Fast noch mehr wie auf meinen eigenen Auftritt freute ich mich, die Texte meiner Mitstreiter: innen zu hören. Ein Poetry-Slam kann nämlich so viel mehr sein, als «nur» das vortragen von Gedichten. Sogar singen ist erlaubt, zumindest für die Hälfte der Zeit. Die einzigen Vorgaben waren: Ein selbstgeschriebener Text welcher unter sechs Minuten lang sein sollte. So gab es Erzählungen, Gedichte mit Reimen und auch sehr lustige Texte. Einige trugen auf Schweizerdeutsch vor, andere auf Deutsch.
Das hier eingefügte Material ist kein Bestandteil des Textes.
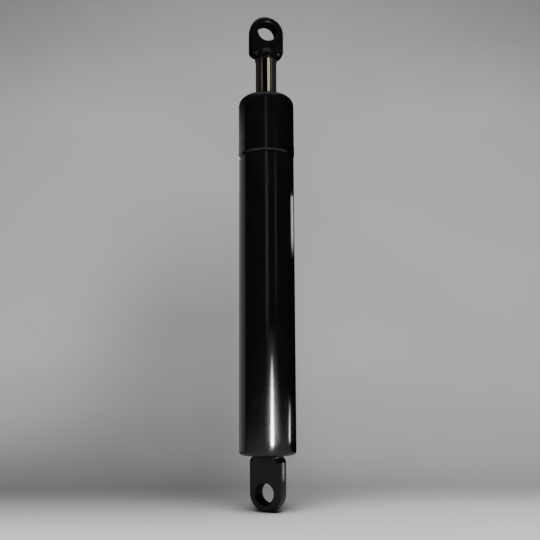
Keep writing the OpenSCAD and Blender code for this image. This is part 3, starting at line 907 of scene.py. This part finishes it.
# The stripes that the rod shows between the cap and its eye.
for name, offsets, radiance, colour, fade in (
        ("rod_stripe", (0.12, 0.39), 0.95, (1.0, 0.88, 0.64), (0.12, 0.02, 0.02)),
        ("rod_brown", (-0.54, -0.26), 0.16, (1.0, 0.82, 0.6), (0.4, 0.02, 0.5)),
        ("rod_left_glow", (-0.98, -0.58), 0.035, (1.0, 0.92, 0.8), (0.2, 0.02, 0.02)),
        ("rod_right_glow", (0.60, 0.98), 0.04, (1.0, 0.92, 0.75), (0.2, 0.02, 0.02)),
        ("rod_line", (0.50, 0.60), 0.24, (1.0, 0.96, 0.72), (0.4, 0.02, 0.02))):
    card(name, ROD, offsets, heights=(0.408, 0.46), reach=2.2, radiance=radiance, colour=colour, fade=fade)

# The bright edge of the base eye, and the glint over the rod eye's hole.
eye_side = Vector((EYE_R * MM, -0.001, 0.0225))
strip("eye_side_strip", shown["base_eye_forging"], eye_side, Vector((1, 0, 0)),
      half_height=0.0105, half_width=0.0006, reach=0.035, radiance=26)
rod_pin_centre = Vector((0, 0, ROD_PIN_Z * MM))
rod_eye_face = Vector((math.sin(ROD_EYE_TURN), -math.cos(ROD_EYE_TURN), 0))
hole_top = Vector((0, 0, (PIN_HOLE_R + HOLE_EDGE) * MM))
over_hole = rod_pin_centre + rod_eye_face * (EYE_T / 2 * MM) + hole_top
tilted = (rod_eye_face - Vector((0, 0, 0.3))).normalized()
strip("rod_eye_rim_strip", shown["rod_eye_forging"], over_hole, tilted,
      half_height=0.02, half_width=0.08, reach=0.4, radiance=80)

# Panels round the other sides. Each piece has its own, no higher than where the camera would
# start to see them mirrored along its outline.
LOW_PAINT = [shown[name] for name in ("barrel_tube", "port_weld_bead", "threaded_port_boss")]
for name, azimuth, spread, radiance in (
        ("back_strip", 171, 5, 36), ("back_glow", 180, 30, 5), ("back_edge", -168, 7, 12)):
    panel("barrel_" + name, azimuth, spread, -0.3, radiance, LOW_PAINT, fade=(0.4, 0.1, 0.3))
    panel("cap_" + name, azimuth, spread, 1.1, radiance, [shown["stage_1_cap"]], fade=(0.4, 0.1, 0.1))
for name, azimuth, spread, radiance in (
        ("round", 180, 359, 0.1), ("key", 16, 20, 1.6), ("left", -62, 50, 0.5), ("right", 55, 30, 0.5),
        ("back_right", 125, 50, 0.4), ("back_left", -130, 30, 0.7), ("back", 172, 24, 1.0)):
    panel("rod_" + name, azimuth, spread, 1.5, radiance, ROD[1])
    panel("tube_" + name, azimuth, spread, 1.1, radiance, STAGE_1)

CEILING_SIZE, CEILING_HEIGHT = 1.4, 1.8


def overhead(u, v):
    return place(CEILING_SIZE * (u - 0.5), CEILING_SIZE * (v - 0.5), CEILING_HEIGHT)


light_sheet("ceiling", overhead, 0.5)

# ---------------------------------------------------------------- surroundings
# Seen by the camera only, beyond where the stage fades out.

SURROUNDING_GREY = 0.42
world = bpy.data.worlds.new("studio")
bpy.context.scene.world = world
world.use_nodes = True
background = world.node_tree.nodes["Background"]
background.inputs["Color"].default_value = (SURROUNDING_GREY, SURROUNDING_GREY, SURROUNDING_GREY, 1)
background.inputs["Strength"].default_value = 1.0
seen = world.cycles_visibility
seen.diffuse = seen.glossy = seen.transmission = seen.scatter = False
Durch die Lautstärke des Applauses wurde dann bestimmt, wer ins Finale einziehen durfte.

Finale

Und tatsächlich: Ich habe es mit meinem ersten Text ins Finale geschafft. Ungläubig aber sehr dankbar, trug ich in der Finalrunde also meinen zweiten Text vor, den ich vorbereitet hatte. Schliesslich belegte ich den dritten Platz und war mehr als zufrieden mit meiner Leistung. Für mich hatte jede und jeder an diesem Abend den ersten Platz verdient.

«Mach’s einfach»

Von den Wettkämpfen im Sport wurde ich stark mit «Konkurrenzgedanken» geprägt und aktiviere bei Wettstreiten sofort den «Kampfmodus». Der Poetry-Slam hat mir gezeigt, dass ein Wettstreit auch ohne Konkurrenzgedanken auskommt. Es ging gar nicht so sehr darum, wer besser war, wir hatten einfach Spass zusammen und wurden von Gleichaltrigen, die die gleiche Leidenschaft wie wir ausüben, inspiriert. Durch die gönnenden und liebevollen Worte, die wir ausgetauscht haben, wurde nach meinem Empfinden jeder in seinem Tun bestärkt. Weiter verfestigte sich mein Motto «Mach’s einfach!» Das möchte ich vielleicht dem ein oder anderen mit auf den Weg geben: Es lohnt sich ab und zu, über den eigenen Schatten zu springen. Ich habe tolle Momente erlebt und wunderbare, gleichgesinnte Menschen kennengelernt.